Edson Menezes não tinha dez anos de idade quando ia transformando as contracapas dos cadernos escolares em composições e retratos. “Na hora do recreio, meus amigos viam me pedir para fazer desenhos para eles. Eu gostava muito”, recorda. Dessa época, como suvenires preciosos da infância, permanecem os desenhos de personagens clássicos, como Fred Flintstone ou Santos Dumont, feitos com lápis de cor e carinho para a vó Nair. Emoldurados, ficam na parede que dá acesso ao quarto-ateliê em que trabalha. “Mas nunca imaginei, naquele momento, que pudesse ser um artista profissional”, diz ele que, iniciante, ia gastando suas canetas de bico de pena em desenhos imaginativos, de grande psiquismo, uma espécie de surrealismo adolescente. Chegou a se formar numa faculdade de Economia. Depois de trabalhar em lojas de roupas e até bancas de revista, chegou a trabalhar rapidamente como economista. Mas a vocação falou mais alto.

Consciente de que seu futuro passaria por pincéis, foi estudar pintura clássica numa escola de Belas Artes de Florença, na Itália, Lá, ficou quatro anos. “Foi muito importante para apreender noções e procedimentos importantes da pintura clássica”, diz ele que, rigoroso, utiliza, como poucos pintores pernambucanos o princípio do renascentista do chiaroscuro.

Palavra italiana que significa “claro-escuro”, esse recurso define os objetos na pintura pelos contrastes entre luz e sombra, sem contornos demarcatórios em linhas rígidas. Pelo contraste, os personagens de Popó ganham camadas emotivas. Com dramaticidade, sua luz transforma algo corriqueiro em extraordinário.
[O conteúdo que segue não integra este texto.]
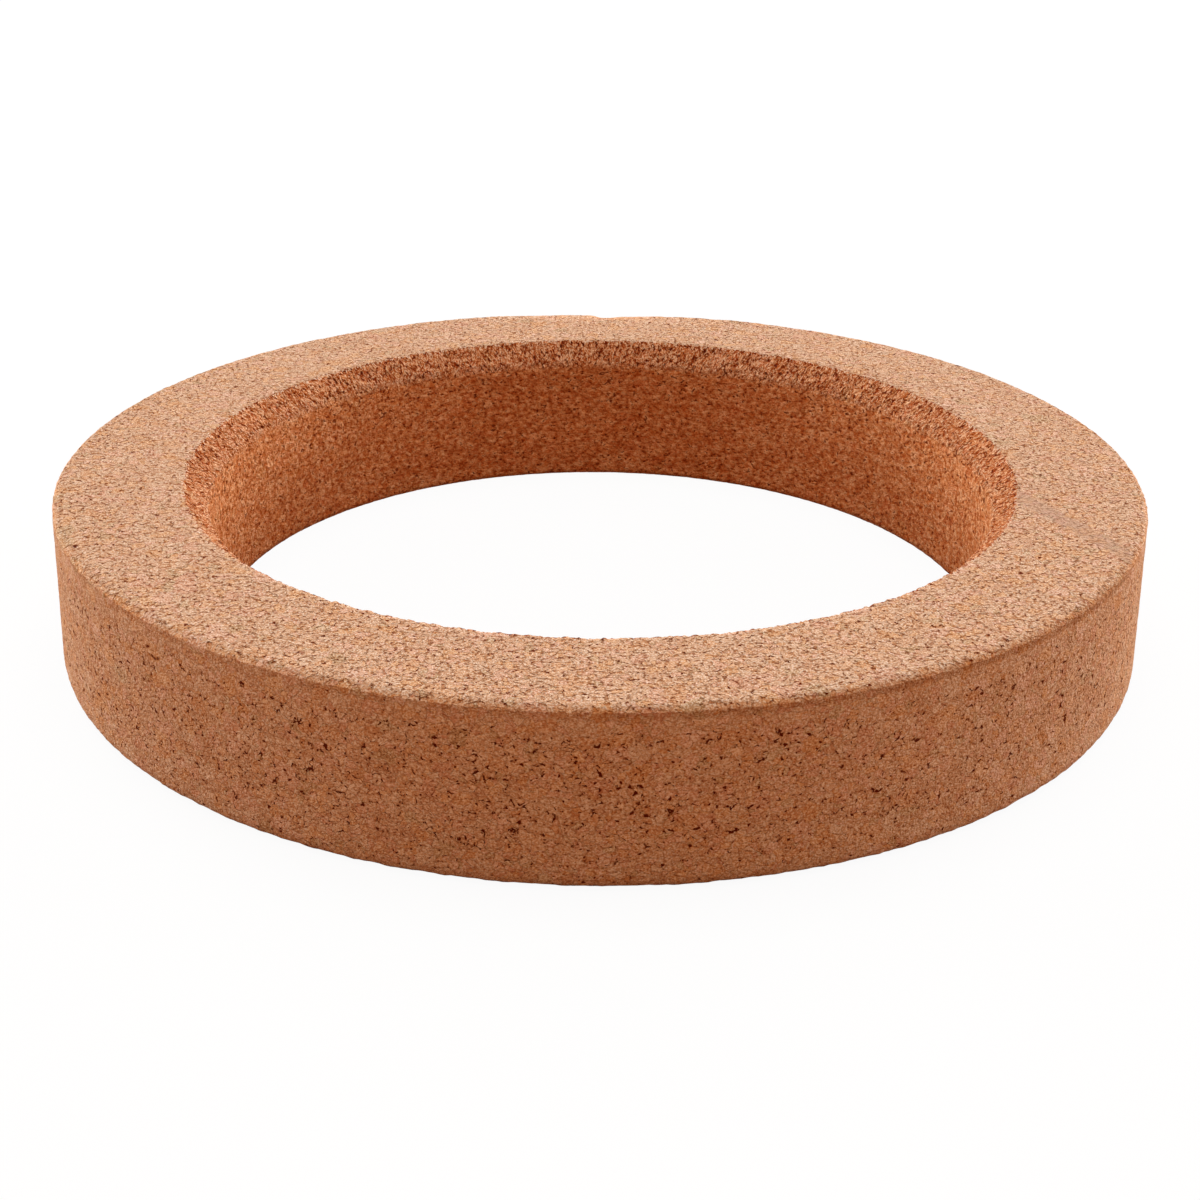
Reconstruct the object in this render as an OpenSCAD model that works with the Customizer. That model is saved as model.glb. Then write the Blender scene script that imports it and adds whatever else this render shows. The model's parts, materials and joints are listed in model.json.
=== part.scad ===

Por isso, sua disciplina com a luz. Muitas vezes, cerra as janelas do ateliê para poder trabalhar. “A luminosidade externa interfere muito em nosso olhar”, ele diz. “Por isso, costumo trabalhar em dois quadros simultaneamente. Um de manhã e outro à tarde. Para manter sempre a mesma luminosidade em que comecei cada obra”, diz Popó, um dos poucos artistas mais jovens a integrar, por exemplo, o elenco de final de ano da exposição da prestigiosa galeria Brennand, no Pina, mantida por Neném e Maria Helena, filhas do artista que batiza o estabelecimento. Além de mestres como o próprio Brennand, João Câmara, Ploeg e Reynaldo, a coletiva abre espaços para poucos nomes mais novos. Este ano, além de Popó, apenas Rinaldo e Gil Vicente.

REGIONAL

Edson Menezes trabalha mais com disciplina que vaidade. Aceita, por exemplo, encomendas diversas para produzir retratos, de composição rigorosamente bem estruturado - nunca conclui um com menos de um mês de trabalho. E chega, inclusive, a aceitar opiniões da clientela. “As pessoas querem, afinal, se sentir bem com os retratos que encomendam. Acho que é um trabalho de parceria, mas, no fundo, é sempre uma pintura minha”, ele diz, lembrando outro de seus ídolos locais. O pintor José Cláudio, como ele, costuma dizer que se o comprador quiser um quadro mais impressionista ou naturalista, o pintará conforme o desejo do comprador. “Porque, diz ele, sempre será um quadro meu”.

Para a obra de final de ano do Jornal do Commercio, Popó quis mesclar referências clássicas e regionais. Díptico, numa das cenas o quadro traz uma Virgem Maria com cajus impressos no vestido quando recebe A Anunciação. Ao fundo, uma planta de cana de açúcar. Noutra cena, os três reis magos vão visitar o Menino de Jesus montados em cavalos marinhos. “Nossas narrativas vão também incorporando a paisagem da cultura”, confirma.